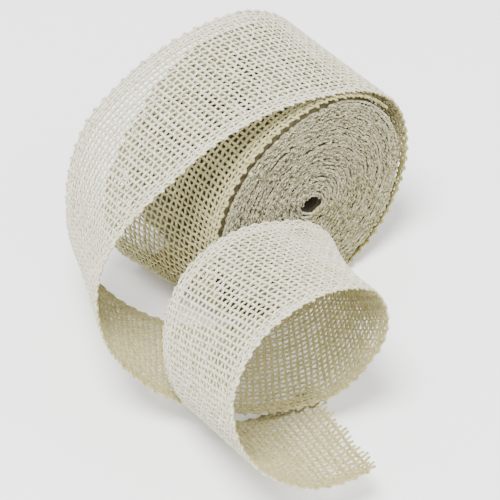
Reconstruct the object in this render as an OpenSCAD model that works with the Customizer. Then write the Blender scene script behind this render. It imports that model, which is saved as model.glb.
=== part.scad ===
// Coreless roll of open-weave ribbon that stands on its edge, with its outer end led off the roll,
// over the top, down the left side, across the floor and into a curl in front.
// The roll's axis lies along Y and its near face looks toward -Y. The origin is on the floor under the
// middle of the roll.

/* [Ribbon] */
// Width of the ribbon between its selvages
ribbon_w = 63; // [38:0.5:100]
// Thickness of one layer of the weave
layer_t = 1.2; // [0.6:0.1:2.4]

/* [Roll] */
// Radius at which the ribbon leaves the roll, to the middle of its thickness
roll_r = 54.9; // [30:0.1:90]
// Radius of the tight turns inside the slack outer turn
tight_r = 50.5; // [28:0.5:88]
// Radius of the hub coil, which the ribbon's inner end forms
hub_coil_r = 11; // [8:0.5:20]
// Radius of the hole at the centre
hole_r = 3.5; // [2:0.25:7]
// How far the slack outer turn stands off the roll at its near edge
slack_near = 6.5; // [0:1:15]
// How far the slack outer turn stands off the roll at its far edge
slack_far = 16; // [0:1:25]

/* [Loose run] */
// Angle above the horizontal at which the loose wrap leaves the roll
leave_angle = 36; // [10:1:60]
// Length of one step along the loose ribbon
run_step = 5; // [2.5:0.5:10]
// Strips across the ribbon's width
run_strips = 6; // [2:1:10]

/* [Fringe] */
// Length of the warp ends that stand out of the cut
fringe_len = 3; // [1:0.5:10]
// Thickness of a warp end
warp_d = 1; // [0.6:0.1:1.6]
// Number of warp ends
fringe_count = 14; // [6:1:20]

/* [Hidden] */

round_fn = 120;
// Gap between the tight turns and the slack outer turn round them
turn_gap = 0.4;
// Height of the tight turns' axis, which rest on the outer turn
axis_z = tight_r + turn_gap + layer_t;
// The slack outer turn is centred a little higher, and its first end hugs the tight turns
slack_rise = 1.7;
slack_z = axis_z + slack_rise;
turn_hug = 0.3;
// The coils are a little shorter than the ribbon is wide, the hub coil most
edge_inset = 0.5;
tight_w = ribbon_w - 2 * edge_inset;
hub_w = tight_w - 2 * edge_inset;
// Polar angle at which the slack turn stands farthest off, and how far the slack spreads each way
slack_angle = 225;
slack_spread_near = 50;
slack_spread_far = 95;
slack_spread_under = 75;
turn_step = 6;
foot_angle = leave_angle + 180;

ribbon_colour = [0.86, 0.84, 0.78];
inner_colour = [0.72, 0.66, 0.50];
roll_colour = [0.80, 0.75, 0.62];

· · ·

• **Task requirements**: Identify and copy lines that hold the string "which".

• **Reply**:
Reconstruct the object in this render as an OpenSCAD model that works with the Customizer. Then write the Blender scene script behind this render. It imports that model, which is saved as model.glb.
// Radius at which the ribbon leaves the roll, to the middle of its thickness
// Radius of the hub coil, which the ribbon's inner end forms
// Angle above the horizontal at which the loose wrap leaves the roll
// Height of the tight turns' axis, which rest on the outer turn
// Polar angle at which the slack turn stands farthest off, and how far the slack spreads each way